L’histoire oubliée des femmes au foyer (c) Arte

La réalisatrice rappelle que l’ère des femmes obligées de rester à la maison fut – en Europe tout du moins – relativement courte puisqu’elles sont apparues avec l’essor de la bourgeoisie au 19e siècle (entretenir une famille avec le salaire du seul mari est un luxe) pour atteindre leur apogée après la Seconde guerre mondiale, durant les Trente Glorieuses, et commencer à s’éteindre avec les mouvements féministes des années 1970. Les femmes citées dans le film encouragent leurs filles à étudier, à travailler, à voyager… ou à écrire comme le fera Annie Ernaux.
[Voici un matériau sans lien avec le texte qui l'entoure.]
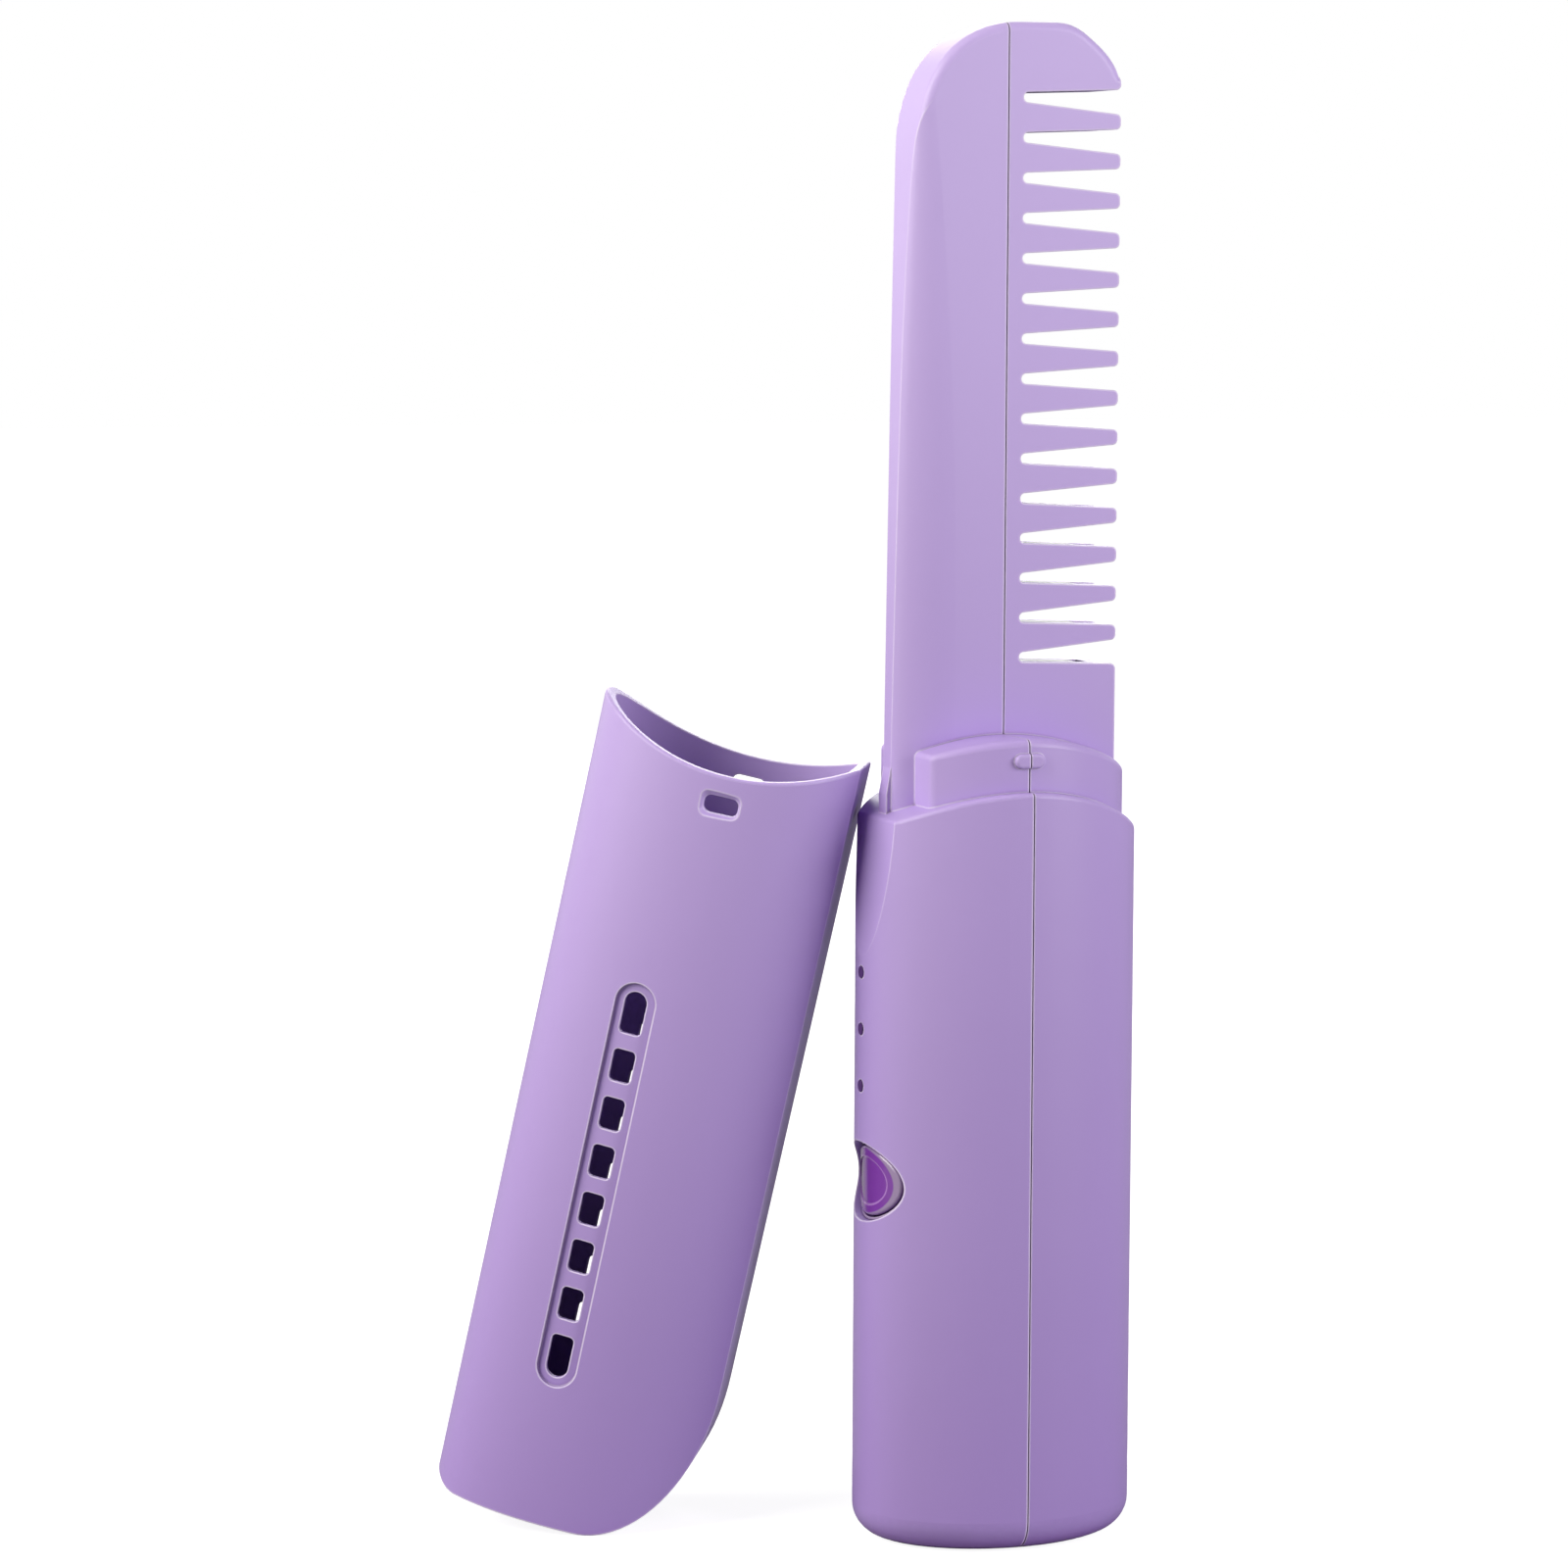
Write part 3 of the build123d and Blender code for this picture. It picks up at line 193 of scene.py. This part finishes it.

L’écrivaine a présenté au dernier festival de Cannes le documentaire autobiographique Les Années Super 8, réalisé à partir de ses propres films de famille, dans lequel elle dit précisément la souffrance de ne pas arriver à se contenter de sa situation d’épouse et de mère mais de vouloir autre chose, de vouloir être libre, et écrire (elle écrit son premier roman à cette époque) et vivre pour elle-même.

Piccolo Corpo: Actuellement au cinéma

L’histoire oubliée des femmes au foyer est disponible sur arte.tv jusqu’au 12 décembre 2022.

La sortie du film Les années Super 8 est annoncée en France pour le 14 décembre 2022.